Overall Difficulty Verdict

The Summer 2023 series of the 9709 examination proved to be a stern test of candidates' algebraic endurance, geometric intuition, and rigorous working. While Paper 13 (Pure 1) and Paper 53 (Statistics 1) were demanding yet balanced, Paper 33 (Pure 3) was exceptionally brutal, with a reported mean score of just 22.6 out of 75 marks. The main culprit was a series of highly technical questions that left little room for minor arithmetic errors and heavily penalized students who relied on calculator-shortcut shortcuts instead of writing down complete mathematical steps.

Where the Marks Are Won

High-yield mark zones were heavily concentrated in the structured multi-part questions. In Pure 1, the progressions and integration questions accounted for over 30% of the paper. In Pure 3, the 8-mark differential equations question and the 10-mark vectors question (Question 9) represented critical grade-defining territory. For the Applied components, mastering the Work-Energy Principle in Mechanics (Paper 43) and Hypothesis Testing in Statistics 2 (Paper 63) was crucial, as these chapters alone carried substantial weight.

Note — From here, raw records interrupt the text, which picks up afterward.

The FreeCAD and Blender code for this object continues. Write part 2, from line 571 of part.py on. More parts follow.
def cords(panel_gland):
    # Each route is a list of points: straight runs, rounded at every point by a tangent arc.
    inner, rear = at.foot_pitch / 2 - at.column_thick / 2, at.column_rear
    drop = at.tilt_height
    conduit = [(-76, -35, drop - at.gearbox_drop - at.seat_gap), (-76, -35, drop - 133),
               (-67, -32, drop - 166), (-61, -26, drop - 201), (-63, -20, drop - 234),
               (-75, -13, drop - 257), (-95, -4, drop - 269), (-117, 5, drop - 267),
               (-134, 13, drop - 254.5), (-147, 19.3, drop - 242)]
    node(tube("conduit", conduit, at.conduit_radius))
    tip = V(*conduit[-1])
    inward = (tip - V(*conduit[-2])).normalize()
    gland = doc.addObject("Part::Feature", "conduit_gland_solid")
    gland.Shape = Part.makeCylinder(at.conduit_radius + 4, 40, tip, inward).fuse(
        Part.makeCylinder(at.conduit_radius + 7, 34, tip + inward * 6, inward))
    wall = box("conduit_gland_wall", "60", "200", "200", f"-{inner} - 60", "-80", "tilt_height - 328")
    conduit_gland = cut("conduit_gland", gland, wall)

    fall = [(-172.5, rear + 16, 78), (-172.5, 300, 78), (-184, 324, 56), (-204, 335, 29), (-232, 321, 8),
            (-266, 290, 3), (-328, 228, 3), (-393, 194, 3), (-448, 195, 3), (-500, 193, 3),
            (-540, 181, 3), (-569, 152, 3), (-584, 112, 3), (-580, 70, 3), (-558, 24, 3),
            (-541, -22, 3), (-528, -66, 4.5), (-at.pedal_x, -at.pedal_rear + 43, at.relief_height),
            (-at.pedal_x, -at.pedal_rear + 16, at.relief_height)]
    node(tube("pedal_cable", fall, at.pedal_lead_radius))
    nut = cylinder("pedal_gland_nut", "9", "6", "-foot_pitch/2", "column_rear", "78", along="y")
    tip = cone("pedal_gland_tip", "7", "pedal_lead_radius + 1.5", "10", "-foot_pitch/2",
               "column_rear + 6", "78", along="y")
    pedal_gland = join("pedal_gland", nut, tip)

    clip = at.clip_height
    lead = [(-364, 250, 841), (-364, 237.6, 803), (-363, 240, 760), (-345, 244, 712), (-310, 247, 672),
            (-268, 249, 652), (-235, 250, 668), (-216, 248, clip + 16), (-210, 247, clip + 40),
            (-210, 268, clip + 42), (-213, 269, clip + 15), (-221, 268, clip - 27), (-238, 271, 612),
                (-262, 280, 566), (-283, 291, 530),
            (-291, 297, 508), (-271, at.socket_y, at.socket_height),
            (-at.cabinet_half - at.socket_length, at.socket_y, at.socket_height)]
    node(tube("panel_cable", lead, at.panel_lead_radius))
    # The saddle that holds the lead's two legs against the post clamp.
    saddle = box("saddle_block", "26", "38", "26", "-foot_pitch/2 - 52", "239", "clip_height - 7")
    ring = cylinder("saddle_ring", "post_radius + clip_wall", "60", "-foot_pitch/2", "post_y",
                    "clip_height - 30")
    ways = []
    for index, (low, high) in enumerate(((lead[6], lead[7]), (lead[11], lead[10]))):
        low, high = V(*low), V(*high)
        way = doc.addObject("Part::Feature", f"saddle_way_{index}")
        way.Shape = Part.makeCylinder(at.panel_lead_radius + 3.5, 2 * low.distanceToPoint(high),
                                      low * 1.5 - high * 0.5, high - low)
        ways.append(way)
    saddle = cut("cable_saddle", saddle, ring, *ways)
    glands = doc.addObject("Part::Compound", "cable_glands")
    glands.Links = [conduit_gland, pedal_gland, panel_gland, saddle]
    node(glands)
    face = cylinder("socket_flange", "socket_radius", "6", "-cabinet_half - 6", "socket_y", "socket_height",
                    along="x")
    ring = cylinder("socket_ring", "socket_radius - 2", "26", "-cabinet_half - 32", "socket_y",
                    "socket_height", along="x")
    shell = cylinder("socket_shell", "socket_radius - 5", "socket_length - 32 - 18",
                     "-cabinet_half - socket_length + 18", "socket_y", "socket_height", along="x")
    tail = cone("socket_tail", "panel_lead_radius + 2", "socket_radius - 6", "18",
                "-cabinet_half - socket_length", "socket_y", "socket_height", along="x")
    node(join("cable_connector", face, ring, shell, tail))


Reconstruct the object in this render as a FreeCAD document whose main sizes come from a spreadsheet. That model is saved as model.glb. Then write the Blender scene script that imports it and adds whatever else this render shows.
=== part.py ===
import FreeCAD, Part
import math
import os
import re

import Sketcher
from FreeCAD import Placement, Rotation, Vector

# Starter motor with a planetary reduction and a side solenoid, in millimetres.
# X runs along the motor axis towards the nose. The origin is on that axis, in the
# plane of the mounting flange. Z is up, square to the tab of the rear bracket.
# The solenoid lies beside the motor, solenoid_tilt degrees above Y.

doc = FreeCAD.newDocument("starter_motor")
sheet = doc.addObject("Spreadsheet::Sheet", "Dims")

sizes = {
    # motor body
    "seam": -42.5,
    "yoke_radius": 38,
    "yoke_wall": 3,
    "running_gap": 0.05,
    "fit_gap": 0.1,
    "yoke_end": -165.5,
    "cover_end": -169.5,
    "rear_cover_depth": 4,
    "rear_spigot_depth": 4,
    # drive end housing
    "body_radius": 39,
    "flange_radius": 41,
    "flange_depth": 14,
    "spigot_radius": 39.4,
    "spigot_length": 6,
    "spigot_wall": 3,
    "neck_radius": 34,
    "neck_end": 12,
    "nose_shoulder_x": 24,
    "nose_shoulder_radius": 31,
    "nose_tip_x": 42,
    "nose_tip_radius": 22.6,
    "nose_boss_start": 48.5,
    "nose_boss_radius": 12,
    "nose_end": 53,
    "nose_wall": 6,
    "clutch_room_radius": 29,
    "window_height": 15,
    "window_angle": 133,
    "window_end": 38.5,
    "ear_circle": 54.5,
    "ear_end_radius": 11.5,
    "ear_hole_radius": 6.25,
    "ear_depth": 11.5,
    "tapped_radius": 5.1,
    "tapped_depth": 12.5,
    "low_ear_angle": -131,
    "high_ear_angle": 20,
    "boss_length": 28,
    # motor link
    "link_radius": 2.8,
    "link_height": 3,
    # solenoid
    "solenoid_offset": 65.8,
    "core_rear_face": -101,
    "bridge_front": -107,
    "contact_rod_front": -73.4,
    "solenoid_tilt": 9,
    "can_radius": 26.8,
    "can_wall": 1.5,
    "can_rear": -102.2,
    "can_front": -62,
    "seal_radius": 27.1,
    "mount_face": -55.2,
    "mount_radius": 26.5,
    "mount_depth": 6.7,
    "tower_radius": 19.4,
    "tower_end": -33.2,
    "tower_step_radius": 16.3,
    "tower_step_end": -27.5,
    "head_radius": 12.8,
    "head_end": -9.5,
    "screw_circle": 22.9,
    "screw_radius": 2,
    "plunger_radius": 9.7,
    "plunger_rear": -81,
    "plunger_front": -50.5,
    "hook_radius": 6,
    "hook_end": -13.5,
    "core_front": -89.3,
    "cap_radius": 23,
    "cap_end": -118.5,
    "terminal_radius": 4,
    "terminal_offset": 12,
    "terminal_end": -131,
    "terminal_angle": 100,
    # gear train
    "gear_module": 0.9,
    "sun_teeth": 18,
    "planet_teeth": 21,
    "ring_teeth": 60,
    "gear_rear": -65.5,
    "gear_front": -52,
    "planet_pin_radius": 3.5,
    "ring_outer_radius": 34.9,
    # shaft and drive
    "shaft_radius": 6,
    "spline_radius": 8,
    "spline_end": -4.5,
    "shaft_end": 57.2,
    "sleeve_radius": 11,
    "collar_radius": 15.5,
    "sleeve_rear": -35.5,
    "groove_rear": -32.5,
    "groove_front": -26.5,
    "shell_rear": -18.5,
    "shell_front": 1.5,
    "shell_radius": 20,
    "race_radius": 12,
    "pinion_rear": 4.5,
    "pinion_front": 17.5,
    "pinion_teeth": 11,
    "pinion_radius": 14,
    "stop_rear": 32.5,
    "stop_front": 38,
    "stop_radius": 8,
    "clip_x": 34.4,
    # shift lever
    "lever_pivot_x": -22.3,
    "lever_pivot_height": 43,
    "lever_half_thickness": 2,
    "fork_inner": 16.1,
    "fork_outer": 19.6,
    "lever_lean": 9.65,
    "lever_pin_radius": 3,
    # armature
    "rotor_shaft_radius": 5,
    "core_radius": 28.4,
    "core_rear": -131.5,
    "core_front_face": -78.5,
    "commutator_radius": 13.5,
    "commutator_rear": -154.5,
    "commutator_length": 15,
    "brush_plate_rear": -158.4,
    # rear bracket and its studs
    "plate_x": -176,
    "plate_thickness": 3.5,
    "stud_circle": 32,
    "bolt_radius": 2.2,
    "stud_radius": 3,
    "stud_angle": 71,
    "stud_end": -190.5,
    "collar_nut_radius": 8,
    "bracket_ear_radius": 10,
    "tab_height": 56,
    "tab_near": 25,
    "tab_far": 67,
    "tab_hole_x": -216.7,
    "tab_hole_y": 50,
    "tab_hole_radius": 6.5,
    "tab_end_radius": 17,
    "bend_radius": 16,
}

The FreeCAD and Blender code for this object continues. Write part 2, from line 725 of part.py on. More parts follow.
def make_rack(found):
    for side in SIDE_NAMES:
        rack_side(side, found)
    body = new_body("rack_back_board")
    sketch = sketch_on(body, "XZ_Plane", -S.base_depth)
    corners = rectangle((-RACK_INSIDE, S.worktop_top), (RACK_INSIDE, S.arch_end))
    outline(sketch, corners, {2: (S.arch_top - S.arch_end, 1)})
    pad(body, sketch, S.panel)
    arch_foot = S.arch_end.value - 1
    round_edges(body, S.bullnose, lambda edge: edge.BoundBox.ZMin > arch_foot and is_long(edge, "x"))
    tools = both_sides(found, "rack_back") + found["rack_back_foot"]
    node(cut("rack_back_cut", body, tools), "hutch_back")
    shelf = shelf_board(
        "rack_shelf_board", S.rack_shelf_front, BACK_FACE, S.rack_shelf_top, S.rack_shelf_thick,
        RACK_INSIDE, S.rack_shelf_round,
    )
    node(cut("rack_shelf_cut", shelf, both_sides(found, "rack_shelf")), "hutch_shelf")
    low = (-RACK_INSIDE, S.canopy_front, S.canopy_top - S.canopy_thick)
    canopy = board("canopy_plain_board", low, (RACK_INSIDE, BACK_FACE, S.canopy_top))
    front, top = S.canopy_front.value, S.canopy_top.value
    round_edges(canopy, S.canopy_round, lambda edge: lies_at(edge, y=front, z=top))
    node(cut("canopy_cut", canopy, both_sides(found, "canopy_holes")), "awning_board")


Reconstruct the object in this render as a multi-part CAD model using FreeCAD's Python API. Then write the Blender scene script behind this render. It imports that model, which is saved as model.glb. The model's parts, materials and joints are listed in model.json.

Examiner Pitfalls & Lost Marks

A recurring theme throughout the Principal Examiner reports was the loss of marks due to unsupported calculator answers. The rubrics explicitly warn against this, yet many candidates wrote down final answers for quadratic equations, definite integrals, and normal distributions without displaying their factorisation, substitution of limits, or standardisation steps. Other common traps included:

  • Sign errors when clearing denominators (e.g., failing to multiply every term by the common denominator).
  • Using incorrect trigonometric identities like \( \sin \theta = 1 - \cos \theta \) instead of the squared identity.
  • Misinterpreting the domain and range boundaries when evaluating inverse functions.
  • Failing to state the level of uncertainty or keeping conclusions too assertive in hypothesis tests.

Winning Strategy & Prediction

To succeed in future series, students must treat their calculators as validation tools rather than primary solvers. For the upcoming sessions, we predict a strong focus on Numerical Solutions of Equations (especially cobweb/staircase convergence diagrams) and Linear Combinations of Random Variables, which were slightly underrepresented in some regions this series. When revising vectors, ensure you can construct robust parametric equations of lines and locate perpendicular distance vectors without relying on formulaic memorisation.